### TASK STATEMENT
From the first line of the data below, repeat each line exactly until you reach the line with "of a potted"; include that line too.
# # # # # # #
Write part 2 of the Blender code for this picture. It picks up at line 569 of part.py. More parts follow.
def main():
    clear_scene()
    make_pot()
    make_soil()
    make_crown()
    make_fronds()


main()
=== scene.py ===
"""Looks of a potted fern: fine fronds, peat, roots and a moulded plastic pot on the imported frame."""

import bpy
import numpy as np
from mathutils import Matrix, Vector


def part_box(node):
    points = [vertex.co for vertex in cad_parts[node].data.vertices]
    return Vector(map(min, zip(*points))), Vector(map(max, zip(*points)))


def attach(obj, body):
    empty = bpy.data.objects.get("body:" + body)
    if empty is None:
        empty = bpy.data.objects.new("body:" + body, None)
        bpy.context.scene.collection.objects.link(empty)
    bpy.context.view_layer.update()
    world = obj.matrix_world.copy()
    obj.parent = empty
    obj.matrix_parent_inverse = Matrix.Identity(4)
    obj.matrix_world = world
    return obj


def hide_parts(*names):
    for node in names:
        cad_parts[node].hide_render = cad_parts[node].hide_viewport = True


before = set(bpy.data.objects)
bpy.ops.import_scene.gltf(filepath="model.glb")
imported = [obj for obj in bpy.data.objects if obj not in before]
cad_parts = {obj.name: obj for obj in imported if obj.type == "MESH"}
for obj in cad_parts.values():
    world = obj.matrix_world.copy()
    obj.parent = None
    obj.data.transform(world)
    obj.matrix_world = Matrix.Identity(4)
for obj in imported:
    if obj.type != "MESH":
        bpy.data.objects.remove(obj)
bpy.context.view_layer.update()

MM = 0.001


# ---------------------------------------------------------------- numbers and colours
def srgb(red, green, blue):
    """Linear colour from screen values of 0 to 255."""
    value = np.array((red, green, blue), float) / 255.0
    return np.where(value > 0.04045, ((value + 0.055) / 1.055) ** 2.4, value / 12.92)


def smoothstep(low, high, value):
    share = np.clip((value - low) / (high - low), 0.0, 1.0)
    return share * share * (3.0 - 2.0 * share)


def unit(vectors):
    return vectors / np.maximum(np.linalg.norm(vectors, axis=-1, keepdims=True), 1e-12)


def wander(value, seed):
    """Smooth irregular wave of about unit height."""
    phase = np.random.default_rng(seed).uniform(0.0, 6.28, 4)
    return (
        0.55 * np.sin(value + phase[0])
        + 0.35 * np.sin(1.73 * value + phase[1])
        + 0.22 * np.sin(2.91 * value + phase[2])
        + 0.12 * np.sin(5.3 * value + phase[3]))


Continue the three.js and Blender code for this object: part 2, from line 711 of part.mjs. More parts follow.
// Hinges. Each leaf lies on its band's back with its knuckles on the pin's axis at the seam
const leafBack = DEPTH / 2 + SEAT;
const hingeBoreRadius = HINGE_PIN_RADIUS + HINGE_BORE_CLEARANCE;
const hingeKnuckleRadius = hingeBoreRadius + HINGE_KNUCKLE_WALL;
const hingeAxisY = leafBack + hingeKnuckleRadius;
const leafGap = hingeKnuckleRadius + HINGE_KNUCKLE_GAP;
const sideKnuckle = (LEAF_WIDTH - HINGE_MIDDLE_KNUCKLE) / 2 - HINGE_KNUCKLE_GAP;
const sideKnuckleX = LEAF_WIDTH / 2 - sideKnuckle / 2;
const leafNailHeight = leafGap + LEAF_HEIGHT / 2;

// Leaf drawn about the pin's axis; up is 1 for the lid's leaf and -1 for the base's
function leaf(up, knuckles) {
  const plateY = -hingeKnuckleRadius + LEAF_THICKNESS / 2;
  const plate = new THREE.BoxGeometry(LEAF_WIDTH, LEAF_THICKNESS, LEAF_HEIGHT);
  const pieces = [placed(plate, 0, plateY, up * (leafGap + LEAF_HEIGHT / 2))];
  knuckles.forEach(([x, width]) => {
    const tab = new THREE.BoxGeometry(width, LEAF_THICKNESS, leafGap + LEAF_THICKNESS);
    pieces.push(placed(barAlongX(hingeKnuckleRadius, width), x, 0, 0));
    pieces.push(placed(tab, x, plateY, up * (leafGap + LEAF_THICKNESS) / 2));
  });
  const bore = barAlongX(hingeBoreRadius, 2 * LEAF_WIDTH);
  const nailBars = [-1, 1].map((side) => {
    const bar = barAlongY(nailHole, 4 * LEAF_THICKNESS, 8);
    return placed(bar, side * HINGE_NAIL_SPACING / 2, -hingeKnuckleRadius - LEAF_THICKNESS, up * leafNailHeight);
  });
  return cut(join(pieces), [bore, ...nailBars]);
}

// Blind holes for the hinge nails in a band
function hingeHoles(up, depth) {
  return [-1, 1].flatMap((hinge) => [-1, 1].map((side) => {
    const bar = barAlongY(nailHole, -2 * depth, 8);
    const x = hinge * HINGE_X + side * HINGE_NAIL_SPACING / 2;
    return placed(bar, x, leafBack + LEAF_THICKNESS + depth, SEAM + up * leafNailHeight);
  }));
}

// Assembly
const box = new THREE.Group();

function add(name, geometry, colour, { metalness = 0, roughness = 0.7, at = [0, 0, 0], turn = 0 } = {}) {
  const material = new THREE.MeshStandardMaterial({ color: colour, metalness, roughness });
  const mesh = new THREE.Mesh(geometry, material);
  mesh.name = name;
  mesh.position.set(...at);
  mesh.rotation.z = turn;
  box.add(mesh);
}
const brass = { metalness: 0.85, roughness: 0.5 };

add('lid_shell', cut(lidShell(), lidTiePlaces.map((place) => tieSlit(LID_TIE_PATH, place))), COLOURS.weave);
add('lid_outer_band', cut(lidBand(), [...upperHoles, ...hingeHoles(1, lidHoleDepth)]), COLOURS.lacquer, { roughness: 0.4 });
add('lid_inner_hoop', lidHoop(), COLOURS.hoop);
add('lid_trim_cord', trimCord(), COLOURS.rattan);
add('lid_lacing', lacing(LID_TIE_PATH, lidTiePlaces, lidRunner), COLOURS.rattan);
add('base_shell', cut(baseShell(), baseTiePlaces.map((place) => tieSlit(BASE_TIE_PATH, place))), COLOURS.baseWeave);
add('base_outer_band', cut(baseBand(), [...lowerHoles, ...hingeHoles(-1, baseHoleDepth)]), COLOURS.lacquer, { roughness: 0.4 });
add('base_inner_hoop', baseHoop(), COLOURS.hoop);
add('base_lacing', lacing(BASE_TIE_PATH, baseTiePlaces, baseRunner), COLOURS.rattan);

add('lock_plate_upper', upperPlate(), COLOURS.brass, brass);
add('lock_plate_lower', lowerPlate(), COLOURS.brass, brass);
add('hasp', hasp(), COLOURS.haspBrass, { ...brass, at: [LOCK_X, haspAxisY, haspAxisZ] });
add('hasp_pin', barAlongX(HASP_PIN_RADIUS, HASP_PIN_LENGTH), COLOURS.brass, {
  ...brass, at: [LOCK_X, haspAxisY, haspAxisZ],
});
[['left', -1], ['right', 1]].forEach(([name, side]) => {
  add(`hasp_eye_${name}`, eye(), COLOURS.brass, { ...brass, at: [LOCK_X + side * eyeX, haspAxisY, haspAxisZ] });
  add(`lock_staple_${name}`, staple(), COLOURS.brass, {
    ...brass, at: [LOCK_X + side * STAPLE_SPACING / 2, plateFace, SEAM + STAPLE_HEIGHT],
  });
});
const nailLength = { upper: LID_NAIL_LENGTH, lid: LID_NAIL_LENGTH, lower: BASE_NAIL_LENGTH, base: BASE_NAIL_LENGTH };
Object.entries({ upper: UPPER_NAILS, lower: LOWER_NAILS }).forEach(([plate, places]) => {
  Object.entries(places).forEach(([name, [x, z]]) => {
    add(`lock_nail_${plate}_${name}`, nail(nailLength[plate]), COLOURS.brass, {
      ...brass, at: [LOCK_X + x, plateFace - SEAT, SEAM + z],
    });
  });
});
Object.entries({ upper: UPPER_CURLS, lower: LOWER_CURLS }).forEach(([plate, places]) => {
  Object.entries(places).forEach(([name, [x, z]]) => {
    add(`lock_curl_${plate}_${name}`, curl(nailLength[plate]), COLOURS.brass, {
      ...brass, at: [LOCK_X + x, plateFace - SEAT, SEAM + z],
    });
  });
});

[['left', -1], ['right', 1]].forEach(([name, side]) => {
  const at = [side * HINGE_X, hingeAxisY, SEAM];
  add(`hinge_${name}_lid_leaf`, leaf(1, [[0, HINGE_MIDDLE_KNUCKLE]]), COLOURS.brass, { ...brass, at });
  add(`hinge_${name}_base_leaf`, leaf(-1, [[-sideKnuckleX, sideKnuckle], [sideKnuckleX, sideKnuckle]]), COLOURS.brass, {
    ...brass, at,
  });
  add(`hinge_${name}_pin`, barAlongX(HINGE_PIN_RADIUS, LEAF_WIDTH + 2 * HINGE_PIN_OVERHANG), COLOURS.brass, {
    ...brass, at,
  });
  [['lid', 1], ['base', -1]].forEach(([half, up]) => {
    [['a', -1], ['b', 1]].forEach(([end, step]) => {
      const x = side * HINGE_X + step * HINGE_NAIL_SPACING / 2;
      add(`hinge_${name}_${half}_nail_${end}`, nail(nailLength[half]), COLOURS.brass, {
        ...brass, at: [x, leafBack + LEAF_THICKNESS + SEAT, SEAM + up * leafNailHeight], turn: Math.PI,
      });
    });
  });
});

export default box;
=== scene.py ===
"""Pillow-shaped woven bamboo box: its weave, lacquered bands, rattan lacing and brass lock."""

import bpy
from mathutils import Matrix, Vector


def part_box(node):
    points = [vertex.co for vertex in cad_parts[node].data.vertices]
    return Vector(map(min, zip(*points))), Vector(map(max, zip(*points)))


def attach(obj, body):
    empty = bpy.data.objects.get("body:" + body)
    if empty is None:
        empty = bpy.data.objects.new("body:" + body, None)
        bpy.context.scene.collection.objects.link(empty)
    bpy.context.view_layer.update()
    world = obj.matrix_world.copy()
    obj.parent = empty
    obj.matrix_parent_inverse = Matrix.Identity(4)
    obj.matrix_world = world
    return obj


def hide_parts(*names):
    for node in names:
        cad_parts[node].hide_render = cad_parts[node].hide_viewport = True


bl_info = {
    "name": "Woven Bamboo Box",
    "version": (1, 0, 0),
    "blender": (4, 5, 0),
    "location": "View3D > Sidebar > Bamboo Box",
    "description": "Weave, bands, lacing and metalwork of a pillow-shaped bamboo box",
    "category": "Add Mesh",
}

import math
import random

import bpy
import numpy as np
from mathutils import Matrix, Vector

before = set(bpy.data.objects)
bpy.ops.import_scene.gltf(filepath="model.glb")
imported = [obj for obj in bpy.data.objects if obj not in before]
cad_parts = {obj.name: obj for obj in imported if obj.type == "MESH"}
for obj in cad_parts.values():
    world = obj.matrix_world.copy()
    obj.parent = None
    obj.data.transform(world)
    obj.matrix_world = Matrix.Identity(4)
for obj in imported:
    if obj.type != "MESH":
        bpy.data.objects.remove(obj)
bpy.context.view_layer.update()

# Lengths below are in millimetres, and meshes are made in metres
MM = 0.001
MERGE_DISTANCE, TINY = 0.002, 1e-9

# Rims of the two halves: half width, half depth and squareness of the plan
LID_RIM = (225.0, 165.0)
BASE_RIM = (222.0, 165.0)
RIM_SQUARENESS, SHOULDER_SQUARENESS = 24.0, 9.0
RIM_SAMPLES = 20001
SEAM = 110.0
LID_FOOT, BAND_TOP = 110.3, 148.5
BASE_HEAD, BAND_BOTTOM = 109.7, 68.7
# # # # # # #
### THE RESPONSE
Write part 2 of the Blender code for this picture. It picks up at line 569 of part.py. More parts follow.
def main():
    clear_scene()
    make_pot()
    make_soil()
    make_crown()
    make_fronds()


main()
=== scene.py ===
"""Looks of a potted fern: fine fronds, peat, roots and a moulded plastic pot on the imported frame."""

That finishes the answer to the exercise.